> _Task objective_
Take the material and output all of it exactly.

> _Data shown_
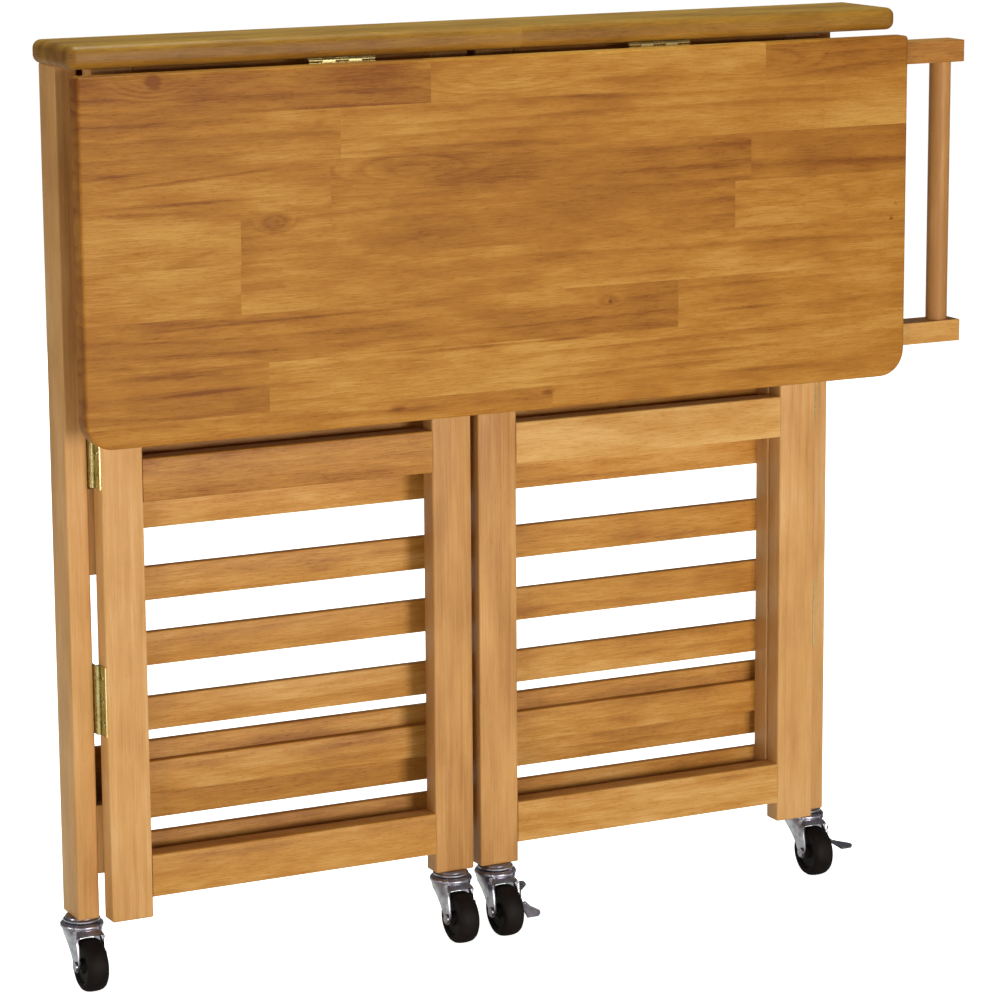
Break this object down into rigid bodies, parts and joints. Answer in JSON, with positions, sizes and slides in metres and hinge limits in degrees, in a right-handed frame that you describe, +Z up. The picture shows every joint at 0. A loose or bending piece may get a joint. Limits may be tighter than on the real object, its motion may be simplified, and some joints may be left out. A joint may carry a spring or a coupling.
{
  "type": "folding kitchen cart",
  "caption": "Fold-flat wooden kitchen cart with a hanging drop leaf, towel rail, gate-leg frames, folded slatted shelves and swivel casters, some with brake levers.",
  "frame": {"origin": "on the floor under the middle of the folded cart's outline", "axes": "+X to the right along the cart, towards the towel rail; +Y to the back; +Z up"},
  "size_m": [0.9696, 0.1225, 0.914],
  "materials": {
    "oiled_beech_top": "clear oil on glued-up hardwood",
    "oiled_beech_leaf": "clear oil on glued-up hardwood staves",
    "beech_upright": "clear oil",
    "beech_rail": "clear oil",
    "hinge_plate": "pale brass plating",
    "steel_fitting": "bright zinc plating",
    "caster_zinc": "pressed steel, zinc plated",
    "wheel_rubber": "moulded black rubber"
  },
  "bodies": {
    "frame": {"top_board": "oiled_beech_top", "left_post": "beech_upright", "right_post": "beech_upright", "top_back_rail": "beech_rail", "upper_back_rail": "beech_rail", "lower_back_rail": "beech_rail", "lower_shelf_battens": "beech_rail", "lower_shelf_slats": "beech_rail", "upper_shelf_battens": "beech_rail", "upper_shelf_slats": "beech_rail", "shelf_pivot_blocks": "beech_rail", "shelf_pivots": "steel_fitting", "leaf_hinge_fixed_plates": "hinge_plate", "leaf_hinge_pins": "steel_fitting", "gate_hinge_fixed_plates": "hinge_plate", "gate_hinge_pins": "steel_fitting", "frame_screws": "steel_fitting", "left_post_caster_mount": "caster_zinc", "right_post_caster_mount": "caster_zinc"},
    "leaf": {"drop_leaf": "oiled_beech_leaf", "leaf_hinge_moving_plates": "hinge_plate", "upper_towel_arm": "beech_upright", "lower_towel_arm": "beech_upright", "towel_dowel": "beech_upright", "leaf_screws": "steel_fitting"},
    "left_gate": {"left_gate_hinge_stile": "beech_upright", "left_gate_free_stile": "beech_upright", "left_gate_top_rail": "beech_rail", "left_gate_middle_rail": "beech_rail", "left_gate_bottom_rail": "beech_rail", "left_gate_ledges": "beech_rail", "left_gate_hinge_plates": "hinge_plate", "left_gate_screws": "steel_fitting", "left_gate_caster_mount": "caster_zinc"},
    "right_gate": {"right_gate_hinge_stile": "beech_upright", "right_gate_free_stile": "beech_upright", "right_gate_top_rail": "beech_rail", "right_gate_middle_rail": "beech_rail", "right_gate_bottom_rail": "beech_rail", "right_gate_ledges": "beech_rail", "right_gate_hinge_plates": "hinge_plate", "right_gate_screws": "steel_fitting", "right_gate_caster_mount": "caster_zinc"},
    "left_post_fork": {"left_post_caster_fork": "caster_zinc", "left_post_caster_axle": "caster_zinc"},
    "left_post_wheel": {"left_post_caster_wheel": "wheel_rubber"},
    "right_post_fork": {"right_post_caster_fork": "caster_zinc", "right_post_caster_axle": "caster_zinc"},
    "right_post_wheel": {"right_post_caster_wheel": "wheel_rubber"},
    "left_gate_fork": {"left_gate_caster_fork": "caster_zinc", "left_gate_caster_axle": "caster_zinc"},
    "left_gate_wheel": {"left_gate_caster_wheel": "wheel_rubber"},
    "right_gate_fork": {"right_gate_caster_fork": "caster_zinc", "right_gate_caster_axle": "caster_zinc"},
    "right_gate_wheel": {"right_gate_caster_wheel": "wheel_rubber"},
    "right_post_brake": {"right_post_brake_lever": "caster_zinc"},
    "right_gate_brake": {"right_gate_brake_lever": "caster_zinc"}
  },
  "joints": [
    {"name": "leaf_lift", "type": "hinge", "parent": "frame", "child": "leaf", "pos_m": [-0.03925, -0.0371, 0.8901], "axis": [-1, 0, 0], "range_deg": [0, 90]},
    {"name": "left_gate_swing", "type": "hinge", "parent": "frame", "child": "left_gate", "pos_m": [-0.44975, 0.013, 0.409], "axis": [0, 0, 1], "range_deg": [-5, 0]},
    {"name": "right_gate_swing", "type": "hinge", "parent": "frame", "child": "right_gate", "pos_m": [0.33725, 0.013, 0.409], "axis": [0, 0, 1], "range_deg": [0, 5]},
    {"name": "left_post_caster_swivel", "type": "hinge", "parent": "frame", "child": "left_post_fork", "pos_m": [-0.46325, 0.04, 0.0615], "axis": [0, 0, 1], "continuous": true},
    {"name": "left_post_wheel_roll", "type": "hinge", "parent": "left_post_fork", "child": "left_post_wheel", "pos_m": [-0.46325, 0.0185, 0.026], "axis": [1, 0, 0], "continuous": true},
    {"name": "right_post_caster_swivel", "type": "hinge", "parent": "frame", "child": "right_post_fork", "pos_m": [0.35075, 0.04, 0.0615], "axis": [0, 0, 1], "continuous": true},
    {"name": "right_post_wheel_roll", "type": "hinge", "parent": "right_post_fork", "child": "right_post_wheel", "pos_m": [0.35075, 0.0185, 0.026], "axis": [1, 0, 0], "continuous": true},
    {"name": "left_gate_caster_swivel", "type": "hinge", "parent": "left_gate", "child": "left_gate_fork", "pos_m": [-0.08125, 0.008, 0.0615], "axis": [0, 0, 1], "range_deg": [-180, 10]},
    {"name": "left_gate_wheel_roll", "type": "hinge", "parent": "left_gate_fork", "child": "left_gate_wheel", "pos_m": [-0.08125, -0.0135, 0.026], "axis": [1, 0, 0], "continuous": true},
    {"name": "right_gate_caster_swivel", "type": "hinge", "parent": "right_gate", "child": "right_gate_fork", "pos_m": [-0.03125, 0.008, 0.0615], "axis": [0, 0, 1], "range_deg": [-10, 150]},
    {"name": "right_gate_wheel_roll", "type": "hinge", "parent": "right_gate_fork", "child": "right_gate_wheel", "pos_m": [-0.03125, -0.0135, 0.026], "axis": [1, 0, 0], "continuous": true},
    {"name": "right_post_brake_flip", "type": "hinge", "parent": "right_post_fork", "child": "right_post_brake", "pos_m": [0.36675, 0.0245, 0.037], "axis": [1, 0, 0], "range_deg": [0, 90]},
    {"name": "right_gate_brake_flip", "type": "hinge", "parent": "right_gate_fork", "child": "right_gate_brake", "pos_m": [-0.01525, -0.0075, 0.037], "axis": [1, 0, 0], "range_deg": [-90, 0]}
  ]
}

> _Solution for this problem_
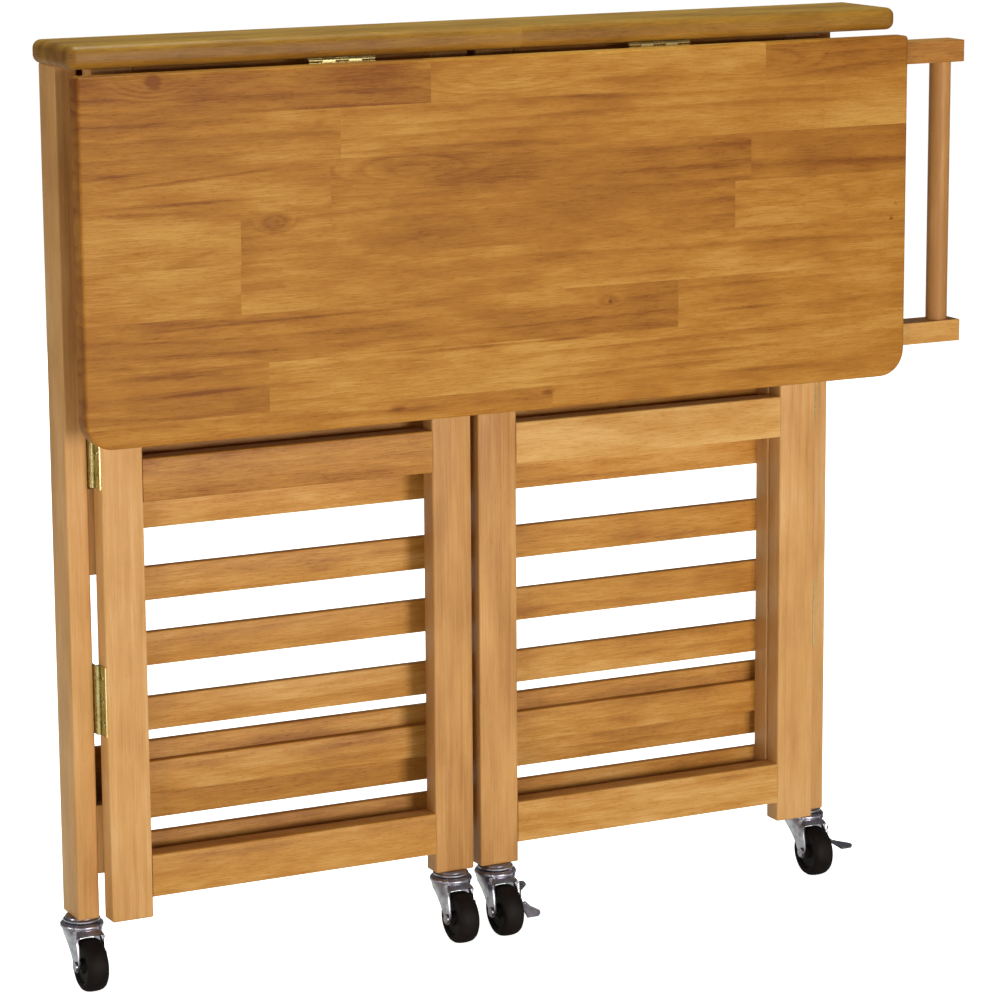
Break this object down into rigid bodies, parts and joints. Answer in JSON, with positions, sizes and slides in metres and hinge limits in degrees, in a right-handed frame that you describe, +Z up. The picture shows every joint at 0. A loose or bending piece may get a joint. Limits may be tighter than on the real object, its motion may be simplified, and some joints may be left out. A joint may carry a spring or a coupling.
{
  "type": "folding kitchen cart",
  "caption": "Fold-flat wooden kitchen cart with a hanging drop leaf, towel rail, gate-leg frames, folded slatted shelves and swivel casters, some with brake levers.",
  "frame": {"origin": "on the floor under the middle of the folded cart's outline", "axes": "+X to the right along the cart, towards the towel rail; +Y to the back; +Z up"},
  "size_m": [0.9696, 0.1225, 0.914],
  "materials": {
    "oiled_beech_top": "clear oil on glued-up hardwood",
    "oiled_beech_leaf": "clear oil on glued-up hardwood staves",
    "beech_upright": "clear oil",
    "beech_rail": "clear oil",
    "hinge_plate": "pale brass plating",
    "steel_fitting": "bright zinc plating",
    "caster_zinc": "pressed steel, zinc plated",
    "wheel_rubber": "moulded black rubber"
  },
  "bodies": {
    "frame": {"top_board": "oiled_beech_top", "left_post": "beech_upright", "right_post": "beech_upright", "top_back_rail": "beech_rail", "upper_back_rail": "beech_rail", "lower_back_rail": "beech_rail", "lower_shelf_battens": "beech_rail", "lower_shelf_slats": "beech_rail", "upper_shelf_battens": "beech_rail", "upper_shelf_slats": "beech_rail", "shelf_pivot_blocks": "beech_rail", "shelf_pivots": "steel_fitting", "leaf_hinge_fixed_plates": "hinge_plate", "leaf_hinge_pins": "steel_fitting", "gate_hinge_fixed_plates": "hinge_plate", "gate_hinge_pins": "steel_fitting", "frame_screws": "steel_fitting", "left_post_caster_mount": "caster_zinc", "right_post_caster_mount": "caster_zinc"},
    "leaf": {"drop_leaf": "oiled_beech_leaf", "leaf_hinge_moving_plates": "hinge_plate", "upper_towel_arm": "beech_upright", "lower_towel_arm": "beech_upright", "towel_dowel": "beech_upright", "leaf_screws": "steel_fitting"},
    "left_gate": {"left_gate_hinge_stile": "beech_upright", "left_gate_free_stile": "beech_upright", "left_gate_top_rail": "beech_rail", "left_gate_middle_rail": "beech_rail", "left_gate_bottom_rail": "beech_rail", "left_gate_ledges": "beech_rail", "left_gate_hinge_plates": "hinge_plate", "left_gate_screws": "steel_fitting", "left_gate_caster_mount": "caster_zinc"},
    "right_gate": {"right_gate_hinge_stile": "beech_upright", "right_gate_free_stile": "beech_upright", "right_gate_top_rail": "beech_rail", "right_gate_middle_rail": "beech_rail", "right_gate_bottom_rail": "beech_rail", "right_gate_ledges": "beech_rail", "right_gate_hinge_plates": "hinge_plate", "right_gate_screws": "steel_fitting", "right_gate_caster_mount": "caster_zinc"},
    "left_post_fork": {"left_post_caster_fork": "caster_zinc", "left_post_caster_axle": "caster_zinc"},
    "left_post_wheel": {"left_post_caster_wheel": "wheel_rubber"},
    "right_post_fork": {"right_post_caster_fork": "caster_zinc", "right_post_caster_axle": "caster_zinc"},
    "right_post_wheel": {"right_post_caster_wheel": "wheel_rubber"},
    "left_gate_fork": {"left_gate_caster_fork": "caster_zinc", "left_gate_caster_axle": "caster_zinc"},
    "left_gate_wheel": {"left_gate_caster_wheel": "wheel_rubber"},
    "right_gate_fork": {"right_gate_caster_fork": "caster_zinc", "right_gate_caster_axle": "caster_zinc"},
    "right_gate_wheel": {"right_gate_caster_wheel": "wheel_rubber"},
    "right_post_brake": {"right_post_brake_lever": "caster_zinc"},
    "right_gate_brake": {"right_gate_brake_lever": "caster_zinc"}
  },
  "joints": [
    {"name": "leaf_lift", "type": "hinge", "parent": "frame", "child": "leaf", "pos_m": [-0.03925, -0.0371, 0.8901], "axis": [-1, 0, 0], "range_deg": [0, 90]},
    {"name": "left_gate_swing", "type": "hinge", "parent": "frame", "child": "left_gate", "pos_m": [-0.44975, 0.013, 0.409], "axis": [0, 0, 1], "range_deg": [-5, 0]},
    {"name": "right_gate_swing", "type": "hinge", "parent": "frame", "child": "right_gate", "pos_m": [0.33725, 0.013, 0.409], "axis": [0, 0, 1], "range_deg": [0, 5]},
    {"name": "left_post_caster_swivel", "type": "hinge", "parent": "frame", "child": "left_post_fork", "pos_m": [-0.46325, 0.04, 0.0615], "axis": [0, 0, 1], "continuous": true},
    {"name": "left_post_wheel_roll", "type": "hinge", "parent": "left_post_fork", "child": "left_post_wheel", "pos_m": [-0.46325, 0.0185, 0.026], "axis": [1, 0, 0], "continuous": true},
    {"name": "right_post_caster_swivel", "type": "hinge", "parent": "frame", "child": "right_post_fork", "pos_m": [0.35075, 0.04, 0.0615], "axis": [0, 0, 1], "continuous": true},
    {"name": "right_post_wheel_roll", "type": "hinge", "parent": "right_post_fork", "child": "right_post_wheel", "pos_m": [0.35075, 0.0185, 0.026], "axis": [1, 0, 0], "continuous": true},
    {"name": "left_gate_caster_swivel", "type": "hinge", "parent": "left_gate", "child": "left_gate_fork", "pos_m": [-0.08125, 0.008, 0.0615], "axis": [0, 0, 1], "range_deg": [-180, 10]},
    {"name": "left_gate_wheel_roll", "type": "hinge", "parent": "left_gate_fork", "child": "left_gate_wheel", "pos_m": [-0.08125, -0.0135, 0.026], "axis": [1, 0, 0], "continuous": true},
    {"name": "right_gate_caster_swivel", "type": "hinge", "parent": "right_gate", "child": "right_gate_fork", "pos_m": [-0.03125, 0.008, 0.0615], "axis": [0, 0, 1], "range_deg": [-10, 150]},
    {"name": "right_gate_wheel_roll", "type": "hinge", "parent": "right_gate_fork", "child": "right_gate_wheel", "pos_m": [-0.03125, -0.0135, 0.026], "axis": [1, 0, 0], "continuous": true},
    {"name": "right_post_brake_flip", "type": "hinge", "parent": "right_post_fork", "child": "right_post_brake", "pos_m": [0.36675, 0.0245, 0.037], "axis": [1, 0, 0], "range_deg": [0, 90]},
    {"name": "right_gate_brake_flip", "type": "hinge", "parent": "right_gate_fork", "child": "right_gate_brake", "pos_m": [-0.01525, -0.0075, 0.037], "axis": [1, 0, 0], "range_deg": [-90, 0]}
  ]
}